#### [Problem details]
In the listing below, find the line with "return np.array([beside_rib(s, middle", then repeat exactly every line from the top through that one.

#### [Dataset extract]

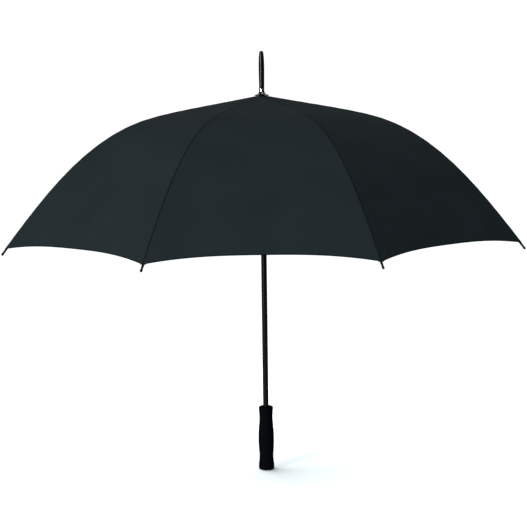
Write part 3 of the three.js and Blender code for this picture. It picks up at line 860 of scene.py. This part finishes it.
def rounded_section(s, half, low, high, middle=0.0, corner=0.35):
    """A rectangle with cut corners across the rib at s."""
    points = [(-half + corner, low), (half - corner, low), (half, low + corner), (half, high - corner)]
    points += [(half - corner, high), (-half + corner, high), (-half, high - corner), (-half, low + corner)]
    return np.array([beside_rib(s, middle + a, b) for a, b in points])


def inner_rib_shape():
    shape = Shape()
    section = channel_section(CHANNEL_WIDTH, CHANNEL_HEIGHT, CHANNEL_WALL)
    stations = np.linspace(8, RIVET_AT - 8, 60)
    shape.loft([np.array([beside_rib(s, a, b) for a, b in section]) for s in stations])
    washer(shape, HINGE_RADIUS, HINGE_HEIGHT, 2.6, 0.95, 2)
    neck = [(1.6, 1, 1.2), (5, 1, 1.25), (9, 1.25, 1.25)]
    shape.loft([rounded_section(s, half, -tall, tall) for s, half, tall in neck])
    clip = [(-12, 2.3), (-11.4, 3.0), (-9.5, 3.2), (-7, 3.2), (-6.4, 2.95), (-5, 2.95), (-4.4, 3.2)]
    clip += [(0, 3.2), (3.6, 3.2), (4, 3)]
    shape.loft([rounded_section(RIVET_AT + s, half, -2.1, 1.9 if half > 3.1 else 1.7) for s, half in clip])
    for side in (-1, 1):
        ends = (RIVET_AT + 2, FLEX_AT, FLEX_AT + 4.6, FLEX_AT + 5)
        halves = (0.47, 0.47, 0.47, 0.35)
        shape.loft([rounded_section(s, h, -2.1, 1.9, side * 2.73, 0.15) for s, h in zip(ends, halves)])
    slope = float(slope_at(np.array(float(RIVET_AT))))
    lug = [*arc((0, 0), 2.9, 180, 360, 14), (2.9, 4.2), (-2.9, 4.2)]
    turn = Matrix.Translation((RIVET_RADIUS, 0, RIVET_HEIGHT)) @ Matrix.Rotation(slope, 4, "Y")
    shape.plate(lug, 1.8, 0.2, turn)
    return shape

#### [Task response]
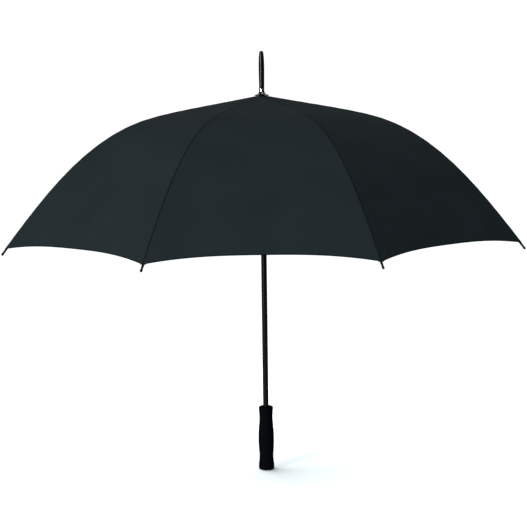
Write part 3 of the three.js and Blender code for this picture. It picks up at line 860 of scene.py. This part finishes it.
def rounded_section(s, half, low, high, middle=0.0, corner=0.35):
    """A rectangle with cut corners across the rib at s."""
    points = [(-half + corner, low), (half - corner, low), (half, low + corner), (half, high - corner)]
    points += [(half - corner, high), (-half + corner, high), (-half, high - corner), (-half, low + corner)]
    return np.array([beside_rib(s, middle + a, b) for a, b in points])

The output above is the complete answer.